Adeline, in her many persecutions, is also interested in self-preservation, but the novel pointedly avoids any circumstance where Adeline could be perceived as acting with aggression. She declines the Marquis’s suit with firm dignity and climbs out the window of his chateau to escape captivity. Then, she helpfully falls into the hands of Theodore to complete her escape. Adeline’s self-interest, as a dependent young woman, is in locating an appropriate benefactor, which she finally does in the form of La Luc. At the trial in Paris, Adeline quails at the thought of accusing the Marquis in person. Rather, the narrator emphasizes her modesty during her public appearance, noting her embarrassment and downward-focused gaze. She wishes to be seen as standing for the cause of justice, but not to be seen advocating solely for her benefit.

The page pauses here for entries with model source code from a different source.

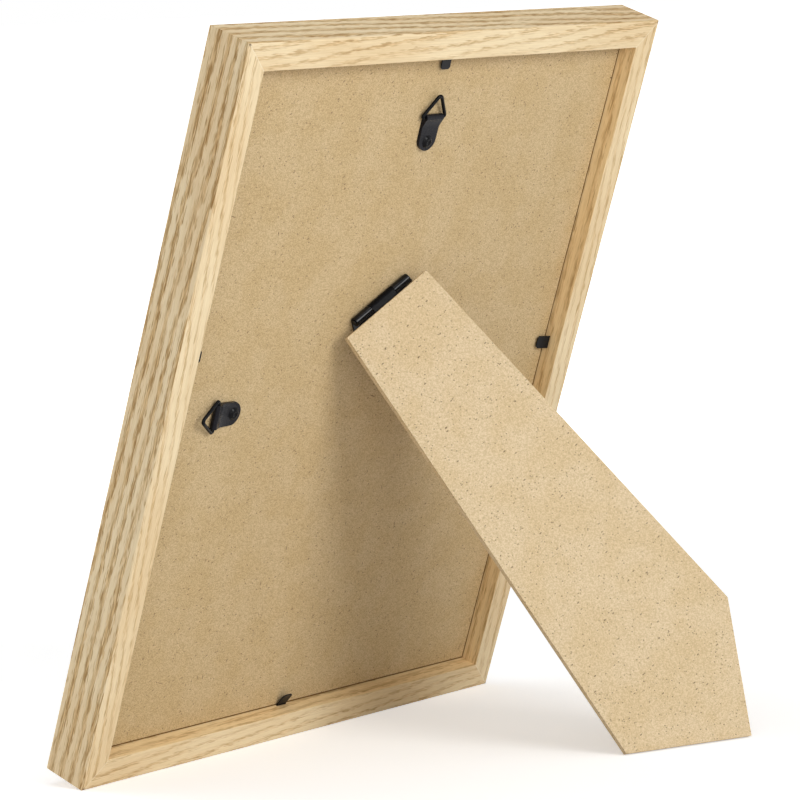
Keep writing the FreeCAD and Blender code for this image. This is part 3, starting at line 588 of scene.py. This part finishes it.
# A matt painted floor glows white away from the frame, from 0.3 m to 1.1 m, and keeps its shadow near it
floor_reach = 30
corners = [(x * floor_reach, y * floor_reach, 0) for x, y in ((-1, -1), (1, -1), (1, 1), (-1, 1))]
floor_mesh = bpy.data.meshes.new("floor")
floor_mesh.from_pydata(corners, [], [(0, 1, 2, 3)])
floor = in_scene("floor", floor_mesh)
white_floor, tree, shader = new_finish("matt white floor")
shader.inputs["Base Color"].default_value = linear("#ededed")
shader.inputs["Roughness"].default_value = 0.9
shader.inputs["Emission Color"].default_value = linear("#ffffff")
away = add_node(tree, "TexCoord", "Object", {})
away = add_node(tree, "VectorMath", "Value", {0: away}, operation="LENGTH")
glow = add_node(tree, "MapRange", 0, {0: away, 1: 0.3, 2: 1.1, 3: 0.42, 4: 1.0}, **smooth)
glow = add_node(tree, "Math", 0, {0: glow, 1: seen_directly(tree)}, operation="MULTIPLY")
tree.links.new(glow, shader.inputs["Emission Strength"])
floor_mesh.materials.append(white_floor)

# The surround is white where it is seen, and lights the frame at 0.22 of that
world = bpy.data.worlds.new("white surround")
bpy.context.scene.world = world
world.use_nodes = True
tree = world.node_tree
tree.nodes["Background"].inputs["Color"].default_value = linear("#ffffff")
strength = {0: seen_directly(tree), 1: 0.0, 2: 1.0, 3: 0.22, 4: 1.0}
tree.links.new(add_node(tree, "MapRange", 0, strength), tree.nodes["Background"].inputs["Strength"])


def turned(x, y, z):
    """So much to the right, up and out, as the back is seen, as one vector."""
    return right * x + up * y + out * z


# The camera stands where the photograph was taken from, worked out from the frame's corners in it: the way
# that it looks, the way across its picture, and its place from the foot in millimetres
sight = turned(0.75244, -0.32914, -0.57052).normalized()
across = turned(0.64935, 0.22563, 0.72624)
across = (across - sight * across.dot(sight)).normalized()
upright = across.cross(sight)
camera = bpy.data.cameras.new("camera")
camera.lens = 166.244
camera.sensor_width = 36
camera.sensor_fit = "HORIZONTAL"
camera.clip_start = 0.05
camera.clip_end = 100
eye = in_scene("camera", camera)
facing = Matrix((across, upright, -sight)).transposed().to_4x4()
eye.matrix_world = Matrix.Translation(foot + turned(-998.82, 577.08, 766.98) / 1000) @ facing
bpy.context.scene.camera = eye

# Each lamp: the way to it from the middle of the frame, its width in metres and its power in watts
aim = Vector((0, 0, 0.13))
lamp_distance = 1.6
for name, toward, wide, power in (
    ("key", across + upright * 0.45 - sight, 0.8, 13.0),
    ("fill", -sight, 1.6, 8.4),
    ("top", upright - sight * 0.25, 1.2, 5.3),
    ("far side", Vector((0.25, -1, 0.12)), 1.4, 22.0),
):
    lamp = bpy.data.lights.new(name, "AREA")
    lamp.shape = "DISK"
    lamp.size = wide
    lamp.energy = power
    holder = in_scene(name, lamp)
    holder.location = aim + toward.normalized() * lamp_distance
    holder.rotation_euler = (aim - holder.location).to_track_quat("-Z", "Y").to_euler()
bpy.context.scene.view_settings.view_transform = "Standard"
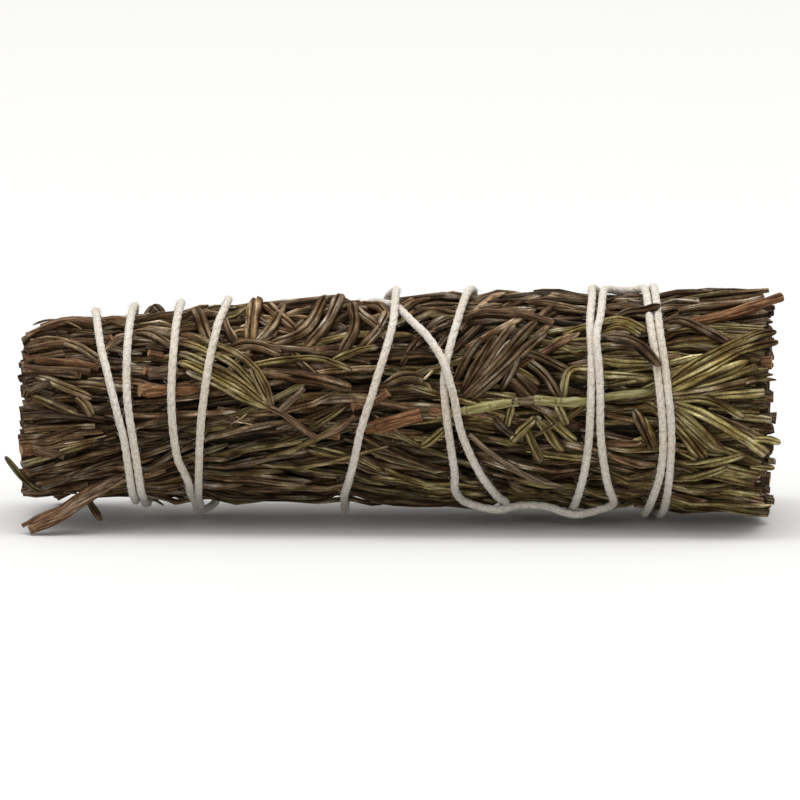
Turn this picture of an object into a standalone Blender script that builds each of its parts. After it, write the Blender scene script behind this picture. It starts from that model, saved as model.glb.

Virtue requires modest behavior far more so for women than for men. Another virtue particular to women is the preservation of sexual chastity, a principal Adeline follows even under the duress of being kidnapped. The varying emphasis on and consequences for self-interest and self-preservation underscore that intention and consequences play a key role. Additionally, it shows that women and men prioritize guiding virtues differently.